Israel has ignored a United Nations Security Council resolution asking it to halt settlement building in the occupied Palestinian territory, Nickolay Mladenov, the world body’s Middle East envoy, said Friday.

Although the Security Council resolution passed December 23 demanded that Israel immediately cease all settlement activities, “no such steps have been taken,” Mladenov said.

“The January spike in illegal settlement announcements by Israel is deeply concerning,” the envoy said in his first report to the 15-member body since the resolution was adopted.

In January, Israel made five announcements on settlement building that together totaled more than 6,000 homes in the occupied West Bank and annexed east Jerusalem.

In early February, Israel declared its intention to build what would anti-settlement group Peace Now says would be the first new settlement by an Israeli government since 1992.

Mladenov also expressed concern about the Israeli parliament’s approval of a new settlement law on February 6 that retroactively legalizes dozens of Jewish outposts and thousands of settler homes built on private Palestinian land in the occupied West Bank.

Settlements in both the West Bank and east Jerusalem are viewed as illegal under international law and major stumbling blocks to peace as they are built on land the Palestinians want for their own state.

In his report, Mladenov said an increase in rockets fired from Gaza toward Israel was a “worrying development” and described it as regrettable that Palestinian Authority officials had not condemned attacks against Israelis.

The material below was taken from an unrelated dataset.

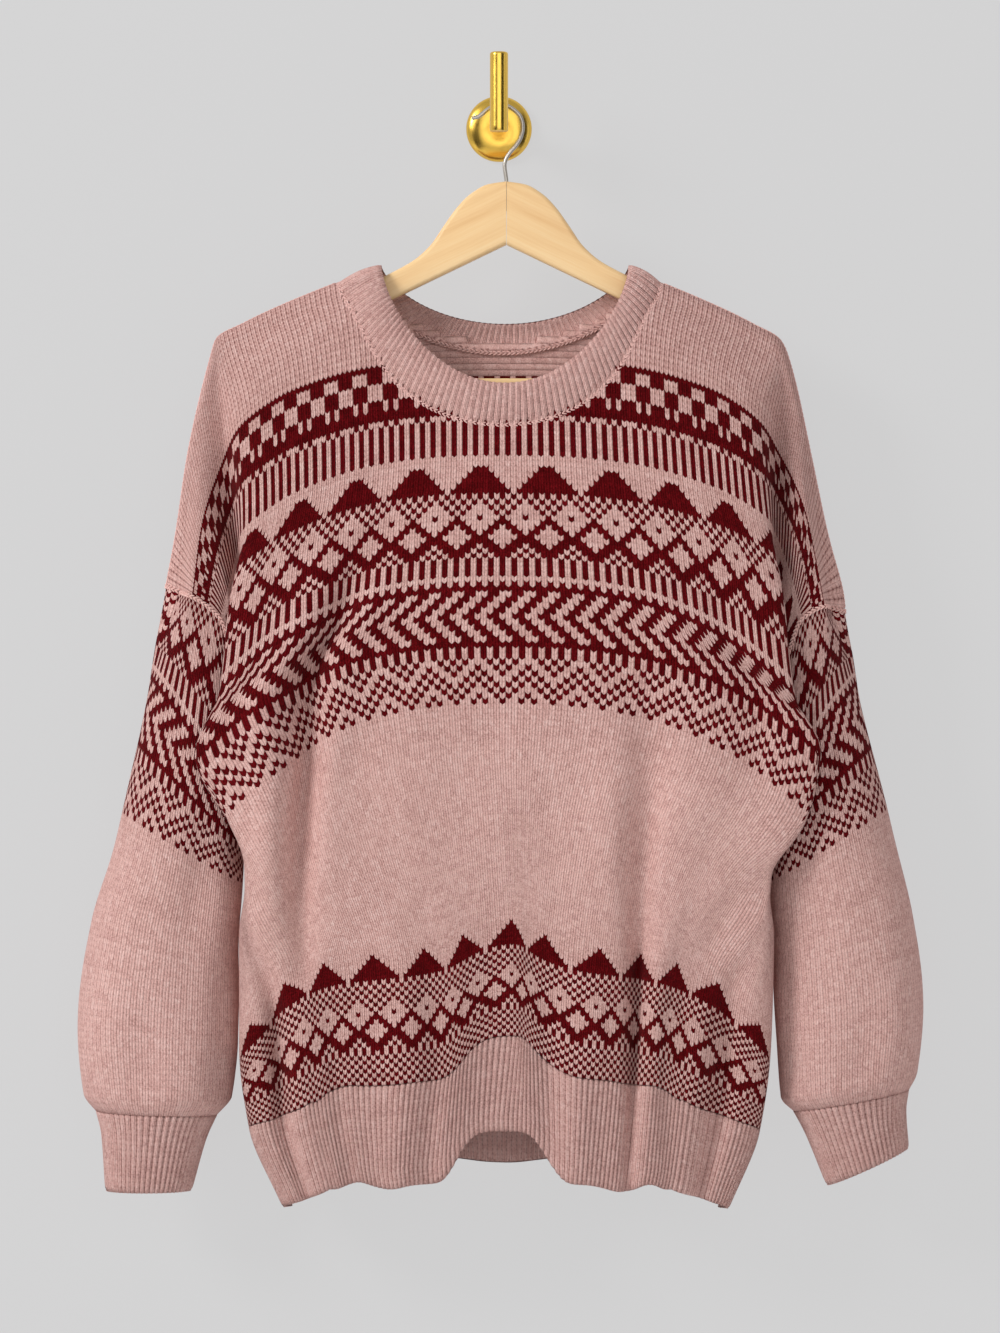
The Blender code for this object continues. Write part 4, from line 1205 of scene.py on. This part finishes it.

The Middle East envoy’s report came before the 15-nation Security Council held a closed-door session to discuss the Israeli-Palestinian conflict.

Under the new administration, the United States, has pledged to back Israel more than Donald Trump’s predecessor Barack Obama.

As president-elect, Trump in late December assailed Obama’s outgoing administration for abstaining in the December 23 council vote on a UN resolution reprimanding Israel over its settlement activity.

The newly installed Trump administration in late January signaled that Israel did not have a blank check from America on settlement building.

But Trump sowed confusion in mid-February by seeming to distance Washington from the two-state solution — the creation of a Palestinian state that coexists with Israel — that has been supported by the international community for years.